> _Exercise_:
Repeat the listing in full, exactly as it stands.
============
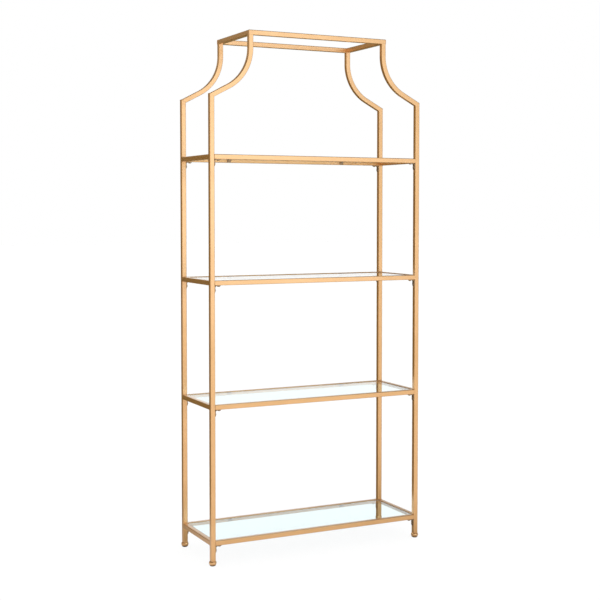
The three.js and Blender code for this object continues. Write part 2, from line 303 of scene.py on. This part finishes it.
def newMaterial(name, settings):
    # A material with its shader's plain values set on the sockets, and the coordinates its patterns read.
    material = bpy.data.materials.new(name)
    material.use_nodes = True
    tree = material.node_tree
    shader = tree.nodes["Principled BSDF"]
    for socket, value in settings.items():
        shader.inputs[socket].default_value = value
    return material, tree, shader, addNode(tree, "ShaderNodeTexCoord").outputs["Object"]


def toneOf(tree, coordinates, finish):
    # The light and the deep tone of a finish, mottled.
    return placeGroup(tree, mottledTone, {
        "Vector": coordinates, "Scale": finish["mottleScale"],
        "Light": finish["light"], "Deep": finish["deep"],
    }).outputs["Color"]


def addRelief(tree, shader, height, finish):
    # Bumps as high as a value times the finish's depth, shown at its strength.
    relief = addNode(tree, "ShaderNodeBump", {
        "Height": height, "Strength": finish["relief"], "Distance": finish["reliefDepth"],
    })
    tree.links.new(relief.outputs["Normal"], shader.inputs["Normal"])


def addGrain(tree, shader, coordinates, finish):
    # Fine grain, spread between the finish's two roughnesses, and the height of its relief.
    grain = placeGroup(tree, fineGrain, {"Vector": coordinates, "Scale": finish["grainScale"]})
    smoothest, roughest = finish["roughness"]
    gloss = addNode(tree, "ShaderNodeMapRange", {
        "Value": grain.outputs["Value"], "From Min": grainNoise["low"], "From Max": grainNoise["high"],
        "To Min": smoothest, "To Max": roughest,
    })
    tree.links.new(gloss.outputs["Result"], shader.inputs["Roughness"])
    addRelief(tree, shader, grain.outputs["Value"], finish)


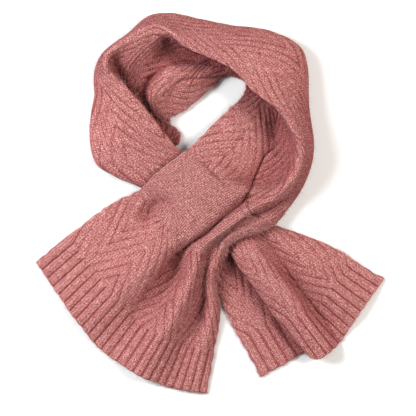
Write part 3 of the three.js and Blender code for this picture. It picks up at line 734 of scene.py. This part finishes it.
============
> _Output of the task_:
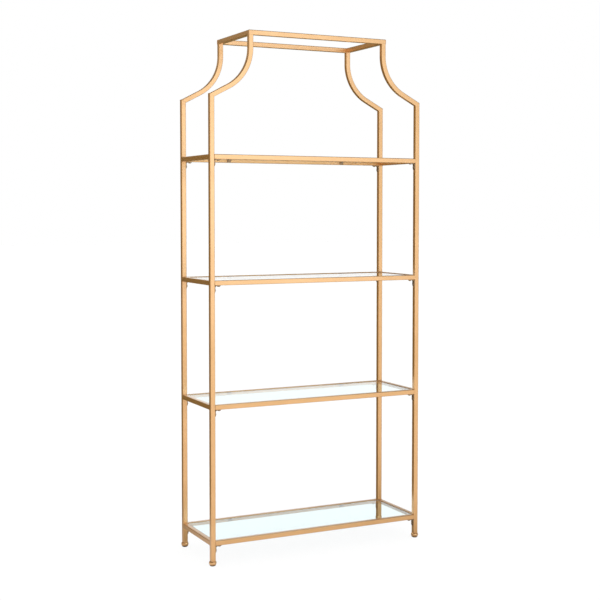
The three.js and Blender code for this object continues. Write part 2, from line 303 of scene.py on. This part finishes it.
def newMaterial(name, settings):
    # A material with its shader's plain values set on the sockets, and the coordinates its patterns read.
    material = bpy.data.materials.new(name)
    material.use_nodes = True
    tree = material.node_tree
    shader = tree.nodes["Principled BSDF"]
    for socket, value in settings.items():
        shader.inputs[socket].default_value = value
    return material, tree, shader, addNode(tree, "ShaderNodeTexCoord").outputs["Object"]


def toneOf(tree, coordinates, finish):
    # The light and the deep tone of a finish, mottled.
    return placeGroup(tree, mottledTone, {
        "Vector": coordinates, "Scale": finish["mottleScale"],
        "Light": finish["light"], "Deep": finish["deep"],
    }).outputs["Color"]


def addRelief(tree, shader, height, finish):
    # Bumps as high as a value times the finish's depth, shown at its strength.
    relief = addNode(tree, "ShaderNodeBump", {
        "Height": height, "Strength": finish["relief"], "Distance": finish["reliefDepth"],
    })
    tree.links.new(relief.outputs["Normal"], shader.inputs["Normal"])


def addGrain(tree, shader, coordinates, finish):
    # Fine grain, spread between the finish's two roughnesses, and the height of its relief.
    grain = placeGroup(tree, fineGrain, {"Vector": coordinates, "Scale": finish["grainScale"]})
    smoothest, roughest = finish["roughness"]
    gloss = addNode(tree, "ShaderNodeMapRange", {
        "Value": grain.outputs["Value"], "From Min": grainNoise["low"], "From Max": grainNoise["high"],
        "To Min": smoothest, "To Max": roughest,
    })
    tree.links.new(gloss.outputs["Result"], shader.inputs["Roughness"])
    addRelief(tree, shader, grain.outputs["Value"], finish)


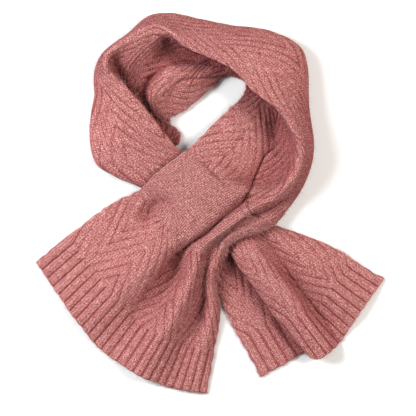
Write part 3 of the three.js and Blender code for this picture. It picks up at line 734 of scene.py. This part finishes it.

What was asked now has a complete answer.